Challenge: Copy the first line of the material below and every later line through the line containing "TAB_LOW = 6.0", without any other output.

Material provided:
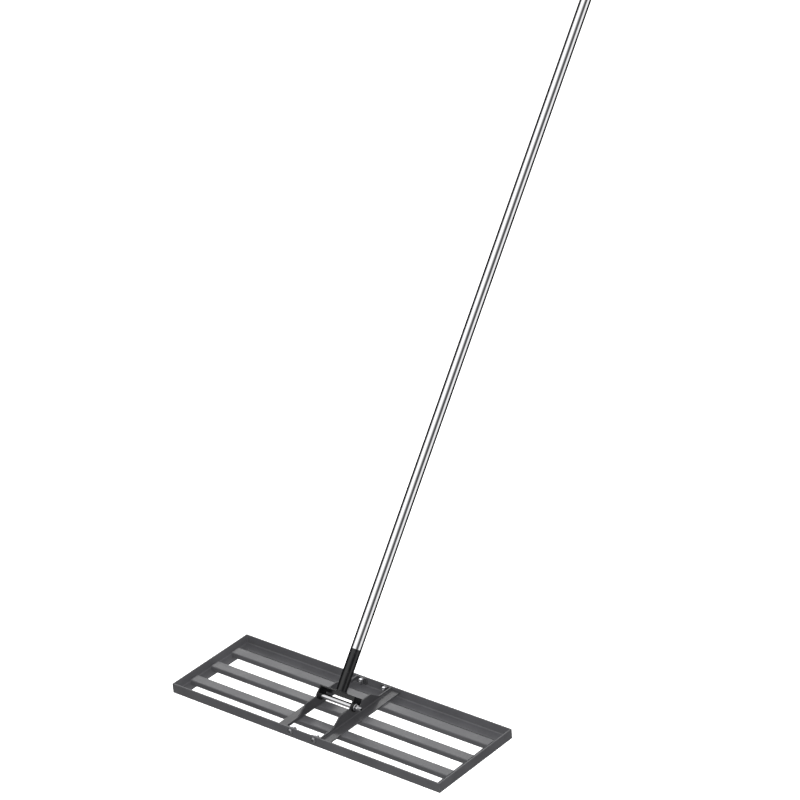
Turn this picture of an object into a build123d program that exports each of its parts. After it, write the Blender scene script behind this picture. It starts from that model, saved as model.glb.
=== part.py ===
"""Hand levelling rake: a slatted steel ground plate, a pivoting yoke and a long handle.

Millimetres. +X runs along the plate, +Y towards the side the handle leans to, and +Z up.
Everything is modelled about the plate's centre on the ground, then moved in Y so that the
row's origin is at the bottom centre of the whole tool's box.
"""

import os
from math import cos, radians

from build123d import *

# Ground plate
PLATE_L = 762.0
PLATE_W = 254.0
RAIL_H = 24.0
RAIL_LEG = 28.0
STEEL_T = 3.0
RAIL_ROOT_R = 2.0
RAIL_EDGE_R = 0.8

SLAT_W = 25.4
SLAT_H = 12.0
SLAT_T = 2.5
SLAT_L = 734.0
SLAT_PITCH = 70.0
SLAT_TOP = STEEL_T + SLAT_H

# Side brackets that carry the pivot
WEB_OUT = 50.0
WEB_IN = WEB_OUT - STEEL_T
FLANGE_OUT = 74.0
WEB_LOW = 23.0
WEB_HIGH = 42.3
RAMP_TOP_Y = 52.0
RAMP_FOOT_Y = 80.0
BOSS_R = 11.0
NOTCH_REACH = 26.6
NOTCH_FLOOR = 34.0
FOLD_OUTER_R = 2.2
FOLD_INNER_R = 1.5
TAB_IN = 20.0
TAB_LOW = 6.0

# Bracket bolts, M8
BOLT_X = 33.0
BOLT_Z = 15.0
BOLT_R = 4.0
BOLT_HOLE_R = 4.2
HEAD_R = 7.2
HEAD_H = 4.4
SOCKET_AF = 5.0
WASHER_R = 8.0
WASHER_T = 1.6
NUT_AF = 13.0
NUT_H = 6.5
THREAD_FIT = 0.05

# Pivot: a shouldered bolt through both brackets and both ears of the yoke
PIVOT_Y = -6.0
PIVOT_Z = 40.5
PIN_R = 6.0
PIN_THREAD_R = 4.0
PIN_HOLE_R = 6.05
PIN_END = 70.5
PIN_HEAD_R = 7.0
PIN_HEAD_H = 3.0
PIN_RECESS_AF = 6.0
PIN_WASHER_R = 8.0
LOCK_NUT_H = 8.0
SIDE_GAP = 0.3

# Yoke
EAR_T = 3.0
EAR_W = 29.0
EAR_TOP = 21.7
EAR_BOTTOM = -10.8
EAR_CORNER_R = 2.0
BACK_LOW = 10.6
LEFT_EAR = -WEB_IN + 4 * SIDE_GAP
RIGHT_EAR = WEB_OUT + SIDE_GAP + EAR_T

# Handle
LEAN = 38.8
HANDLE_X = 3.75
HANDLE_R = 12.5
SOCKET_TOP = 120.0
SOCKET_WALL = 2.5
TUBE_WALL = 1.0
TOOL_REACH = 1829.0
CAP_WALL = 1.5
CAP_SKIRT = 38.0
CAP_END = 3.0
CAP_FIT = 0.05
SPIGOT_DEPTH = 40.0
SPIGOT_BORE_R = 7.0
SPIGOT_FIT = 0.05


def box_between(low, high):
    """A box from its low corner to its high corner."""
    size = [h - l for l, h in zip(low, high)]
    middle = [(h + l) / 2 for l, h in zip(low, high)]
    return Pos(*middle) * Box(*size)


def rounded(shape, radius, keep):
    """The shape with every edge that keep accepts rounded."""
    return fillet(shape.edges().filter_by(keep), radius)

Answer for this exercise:
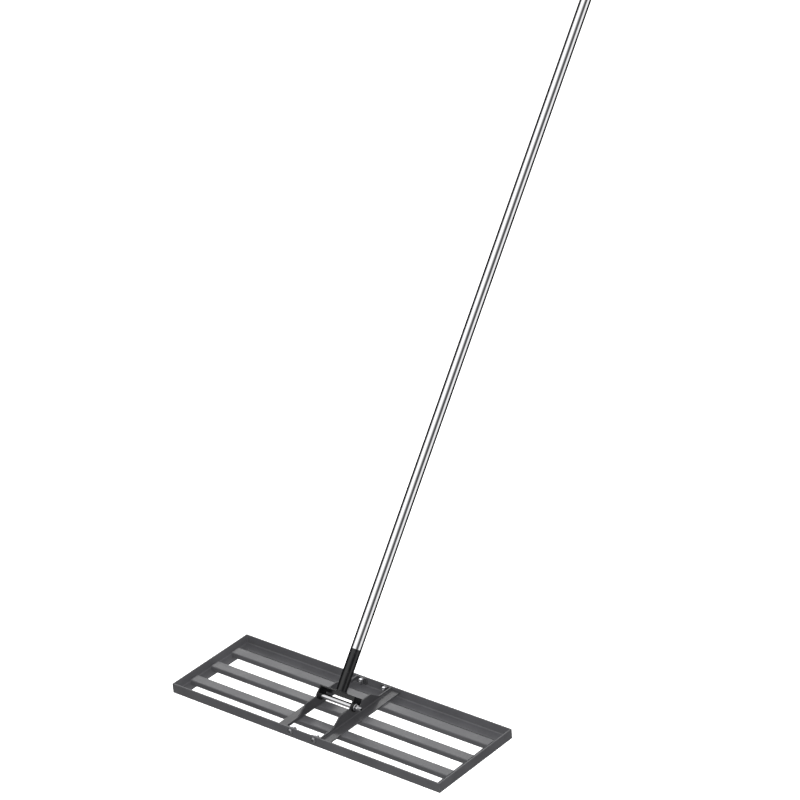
Turn this picture of an object into a build123d program that exports each of its parts. After it, write the Blender scene script behind this picture. It starts from that model, saved as model.glb.
=== part.py ===
"""Hand levelling rake: a slatted steel ground plate, a pivoting yoke and a long handle.

Millimetres. +X runs along the plate, +Y towards the side the handle leans to, and +Z up.
Everything is modelled about the plate's centre on the ground, then moved in Y so that the
row's origin is at the bottom centre of the whole tool's box.
"""

import os
from math import cos, radians

from build123d import *

# Ground plate
PLATE_L = 762.0
PLATE_W = 254.0
RAIL_H = 24.0
RAIL_LEG = 28.0
STEEL_T = 3.0
RAIL_ROOT_R = 2.0
RAIL_EDGE_R = 0.8

SLAT_W = 25.4
SLAT_H = 12.0
SLAT_T = 2.5
SLAT_L = 734.0
SLAT_PITCH = 70.0
SLAT_TOP = STEEL_T + SLAT_H

# Side brackets that carry the pivot
WEB_OUT = 50.0
WEB_IN = WEB_OUT - STEEL_T
FLANGE_OUT = 74.0
WEB_LOW = 23.0
WEB_HIGH = 42.3
RAMP_TOP_Y = 52.0
RAMP_FOOT_Y = 80.0
BOSS_R = 11.0
NOTCH_REACH = 26.6
NOTCH_FLOOR = 34.0
FOLD_OUTER_R = 2.2
FOLD_INNER_R = 1.5
TAB_IN = 20.0
TAB_LOW = 6.0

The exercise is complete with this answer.